In the last two years, its primary pitch has gone beyond testing applications—it will also provide what it calls requirement assurance, programme assurance and application assurance. In other words, it will work with clients and software vendors from the time they decide on requirements till the project is signed off. This could mean getting the clients and vendors to even agree with the sequence of release.

For example, while working with a banking client, Maveric insisted that a module relating to trade finance be completed in the first phase of the project rather than in the final. The vendor and the client reluctantly agreed but Maveric was proven right when the test results came out. These insights emerge from a focus on business and domain, rather than just technology, says Reddy.
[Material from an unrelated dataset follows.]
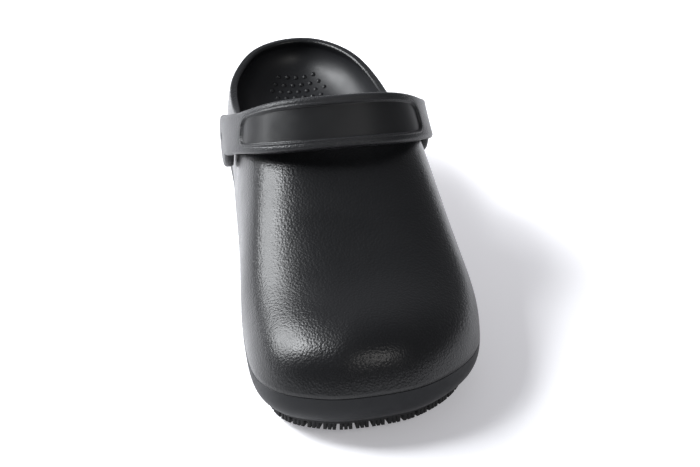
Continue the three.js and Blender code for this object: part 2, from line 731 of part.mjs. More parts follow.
// Stations of the sweep: even steps, with close pairs where the panel starts and ends.
function strapStations() {
  const quarter = Math.PI / 2;
  const limit = radians(PANEL_HALF_ANGLE);
  const corner = radians(PANEL_CORNER_ANGLE);
  const even = Array.from({ length: STRAP_STEPS + 1 }, (_, i) => -quarter + (2 * quarter * i) / STRAP_STEPS);
  const close = [1, 0.75, 0.35].map((k) => limit - corner * (1 - k));
  const kept = even.filter((a) => Math.abs(Math.abs(a) - limit) > corner);
  const list = kept.map((a) => ({ angle: a, depthShare: Math.abs(a) < limit ? 1 : 0 }));
  for (const side of [-1, 1]) {
    for (const a of close) list.push({ angle: side * a, depthShare: 1 });
    list.push({ angle: side * (limit + PANEL_END), depthShare: 0 });
  }
  return list.sort((p, q) => p.angle - q.angle);
}

function sweepBand() {
  const rings = strapStations().map(({ angle, depthShare }) => {
    const { centre, across, face, halfWidth } = strapFrame(angle);
    return bandSection(angle, halfWidth, depthShare).map(([u, v]) =>
      centre.clone().addScaledVector(across, u).addScaledVector(face, v),
    );
  });
  const size = rings[0].length;
  const points = rings.flat();
  const faces = [];
  for (let i = 0; i + 1 < rings.length; i++) {
    for (let k = 0; k < size; k++) {
      const [a, b] = [i * size + k, i * size + ((k + 1) % size)];
      faces.push(a, b + size, a + size, a, b, b + size);
    }
  }
  const last = points.length - size;
  for (let k = 1; k + 1 < size; k++) {
    faces.push(0, k + 1, k);
    faces.push(last, last + k, last + k + 1);
  }
  const geometry = new THREE.BufferGeometry();
  const flat = new Float32Array(points.flatMap((p) => [p.x, p.y, p.z]));
  geometry.setAttribute("position", new THREE.BufferAttribute(flat, 3));
  geometry.setIndex(faces);
  return solidFrom(geometry);
}

function makeStrap() {
  let solid = sweepBand();
  for (const { side, earInner, earOuter } of Object.values(PIVOTS)) {
    const [a, b] = [side * earInner, side * (earInner + EAR_BEVEL)];
    const [c, d] = [side * (earOuter - EAR_BEVEL), side * earOuter];
    const ear = new THREE.LatheGeometry(
      [
        new THREE.Vector2(0, Math.min(a, d)),
        new THREE.Vector2(EAR_RADIUS - EAR_BEVEL, Math.min(a, d)),
        new THREE.Vector2(EAR_RADIUS, Math.min(b, c)),
        new THREE.Vector2(EAR_RADIUS, Math.max(b, c)),
        new THREE.Vector2(EAR_RADIUS - EAR_BEVEL, Math.max(a, d)),
        new THREE.Vector2(0, Math.max(a, d)),
      ],
      EAR_SIDES,
    );
    ear.rotateZ(-Math.PI / 2);
    ear.translate(0, EAR_CENTRE.y, EAR_CENTRE.z);
    solid = solid.add(solidFrom(ear));
  }
  for (const { side, earInner, earOuter } of Object.values(PIVOTS)) {
    const pocketOuter = earOuter - EAR_MOUTH;
    const pocketInner = pocketOuter - STUD_HEAD - 2 * GAP;
    const bores = [
      [STUD_SHAFT_RADIUS + GAP, earInner - WALL, earOuter - EAR_MOUTH],
      [STUD_HEAD_RADIUS + GAP, pocketInner, pocketOuter],
      [STUD_TIP_RADIUS + 2 * GAP, pocketInner, earOuter + WALL],
    ];
    for (const [radius, from, to] of bores) {
      solid = solid.subtract(cylinderAlongX(radius, side * from, side * to, PIVOT_Y, PIVOT_HEIGHT));
    }
  }
  return solid;
}

// Stud: a flange inside the upper, a shaft through its wall, and a head snapped into the ear.
function makeStud({ side, flangeOuter, earOuter }) {
  const headOuter = earOuter - EAR_MOUTH - GAP;
  const steps = [
    [0, flangeOuter - STUD_FLANGE],
    [STUD_FLANGE_RADIUS, flangeOuter - STUD_FLANGE],
    [STUD_FLANGE_RADIUS, flangeOuter],
    [STUD_SHAFT_RADIUS, flangeOuter],
    [STUD_SHAFT_RADIUS, headOuter - STUD_HEAD],
    [STUD_HEAD_RADIUS, headOuter - STUD_HEAD],
    [STUD_TIP_RADIUS, headOuter],
    [STUD_TIP_RADIUS, earOuter - STUD_TIP_SUNK],
    [0, earOuter - STUD_TIP_SUNK],
  ];
  const geometry = new THREE.LatheGeometry(
    steps.map(([r, d]) => new THREE.Vector2(r, d)),
    ROUND_SIDES,
  );
  geometry.rotateZ(side > 0 ? -Math.PI / 2 : Math.PI / 2);
  geometry.translate(0, PIVOT_Y, PIVOT_HEIGHT);
  return solidFrom(geometry);
}

// Assembly

const foam = new THREE.MeshStandardMaterial({ color: 0x242628, roughness: 0.5, metalness: 0 });
const softFoam = new THREE.MeshStandardMaterial({ color: 0x1f2123, roughness: 0.45, metalness: 0 });
const rubber = new THREE.MeshStandardMaterial({ color: 0x161718, roughness: 0.7, metalness: 0 });
const plastic = new THREE.MeshStandardMaterial({ color: 0x1a1b1c, roughness: 0.35, metalness: 0 });

function named(name, solid, material) {
  const mesh = new THREE.Mesh(geometryFrom(solid), material);
  mesh.name = name;
  return mesh;
}

const clog = new THREE.Group();
clog.add(
  named("upper", makeUpper(), foam),
  named("midsole", makeMidsole(), foam),
  named("outsole", makeOutsole(), rubber),
  named("insole", makeInsole(), softFoam),
  named("strap", makeStrap(), foam),
  named("stud_medial", makeStud(PIVOTS.medial), plastic),
  named("stud_lateral", makeStud(PIVOTS.lateral), plastic),
);

// The origin is on the floor, under the middle of the whole clog.
const bounds = new THREE.Box3().setFromObject(clog);
const middle = bounds.getCenter(new THREE.Vector3());
clog.position.set(-middle.x, -middle.y, 0);

export default clog;
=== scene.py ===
import math

import bmesh
import bpy
import numpy as np
from mathutils import Matrix, Vector


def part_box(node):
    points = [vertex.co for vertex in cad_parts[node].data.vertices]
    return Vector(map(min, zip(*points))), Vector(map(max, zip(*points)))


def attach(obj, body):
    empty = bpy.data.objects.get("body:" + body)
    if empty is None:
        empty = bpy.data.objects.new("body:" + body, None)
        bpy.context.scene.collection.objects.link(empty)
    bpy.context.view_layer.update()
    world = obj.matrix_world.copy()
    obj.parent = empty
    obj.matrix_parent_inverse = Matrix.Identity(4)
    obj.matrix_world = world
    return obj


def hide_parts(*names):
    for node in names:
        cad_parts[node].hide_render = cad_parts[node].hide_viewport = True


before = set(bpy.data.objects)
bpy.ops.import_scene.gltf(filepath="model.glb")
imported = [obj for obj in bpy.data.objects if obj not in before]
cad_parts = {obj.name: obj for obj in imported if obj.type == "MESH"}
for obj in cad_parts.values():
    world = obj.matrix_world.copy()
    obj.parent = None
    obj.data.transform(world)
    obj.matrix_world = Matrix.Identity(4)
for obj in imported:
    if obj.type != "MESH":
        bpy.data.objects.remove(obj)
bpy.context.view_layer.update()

# Looks of the non-slip work clog. Lengths are in millimetres up to to_frame(), which turns
# points into the frame's metres. Toe towards -Y, big-toe (medial) side towards -X.

MM = 0.001
TURN = 2 * np.pi

# Driving sizes, as in the CAD model
upper_low, upper_high = (np.array(corner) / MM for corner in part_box("upper"))
LENGTH = upper_high[1] - upper_low[1]
BALL_WIDTH = 104.0
INSTEP_HEIGHT = 93.0
HEEL_RIM_HEIGHT = 61.5
HEEL_STACK = 30.0
PIVOT_ALONG = 99.2
PIVOT_HEIGHT = 61.3
WALL = 4.0
GAP = 0.3
SKIN = 0.12  # the pieces stay this far inside the CAD's faceted outline

# Floor line of the sole
TOE_SPRING = 6.5
TOE_SPRING_START = 0.71
ARCH_RISE = 3.0
ARCH_START = 0.33
ARCH_END = 0.56
HEEL_RISE = 2.5
HEEL_RISE_END = 0.09

# Plan of the joint line: along is a share of LENGTH, the sides are shares of BALL_WIDTH
HEEL_POINT = 0.011
TOE_POINT = -0.08
PLAN = [
    {"along": 0.03, "medial": 0.205, "lateral": 0.203},
    {"along": 0.08, "medial": 0.299, "lateral": 0.306},
    {"along": 0.15, "medial": 0.361, "lateral": 0.367},
    {"along": 0.25, "medial": 0.371, "lateral": 0.403},
    {"along": 0.36, "medial": 0.386, "lateral": 0.426},
    {"along": 0.48, "medial": 0.406, "lateral": 0.463},
    {"along": 0.6, "medial": 0.431, "lateral": 0.492},
    {"along": 0.7, "medial": 0.456, "lateral": 0.520},
    {"along": 0.78, "medial": 0.465, "lateral": 0.535},
    {"along": 0.86, "medial": 0.463, "lateral": 0.495},
    {"along": 0.92, "medial": 0.429, "lateral": 0.401},
    {"along": 0.965, "medial": 0.339, "lateral": 0.272},
    {"along": 0.99, "medial": 0.220, "lateral": 0.137},
]

# Joint line and footbed as shares of HEEL_STACK, the exponent of the upper's section, and the
# share of its run inwards that rises straight, so that the toe leans back
PROFILE = [
    {"along": 0, "line": 0.98, "footbed": 1.36, "squareness": 2.4, "draft": 0},
    {"along": 0.12, "line": 1, "footbed": 1.33, "squareness": 2.5, "draft": 0},
    {"along": 0.28, "line": 0.97, "footbed": 1.27, "squareness": 2.8, "draft": 0},
    {"along": 0.42, "line": 0.86, "footbed": 1.14, "squareness": 3.1, "draft": 0},
    {"along": 0.55, "line": 0.72, "footbed": 0.95, "squareness": 3.1, "draft": 0},
    {"along": 0.68, "line": 0.64, "footbed": 0.82, "squareness": 3, "draft": 0},
    {"along": 0.8, "line": 0.64, "footbed": 0.8, "squareness": 2.9, "draft": 0.03},
    {"along": 0.9, "line": 0.73, "footbed": 0.87, "squareness": 2.9, "draft": 0.1},
    {"along": 1, "line": 0.88, "footbed": 1.02, "squareness": 3, "draft": 0.18},
]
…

This approach has started showing results. First, it has found its deal size increasing. From a typical $700,000 to $1 million, its typical project size is now up to $2.5 million to $4 million—and this because of the broader scope. The billing rates have gone up too. Revenue per employee, a key metric for IT services firms, has gone up by nearly 20 percent to Rs 22 lakh per employee a year. More importantly, it has made inroads into a couple of Tier 1 banks in Europe. This will help Maveric grow from Rs 120 crore in revenues at present to Rs 500 crore in the next five years.

Reddy believes that the key to Maveric’s future growth is marketing. “We primarily grew thanks to word of mouth. However, for the next phase of growth we need focus on marketing,” he says.

But there are some who say it will need more than that. It will have to fight against the same forces that other pureplay testing companies faced a few years ago. Several IT companies have ramped up their consulting divisions, and they are getting better at handling complex processes. The earlier set of pureplay companies had to fight the scale of IT services firms. Now, they have to fight the breadth as well.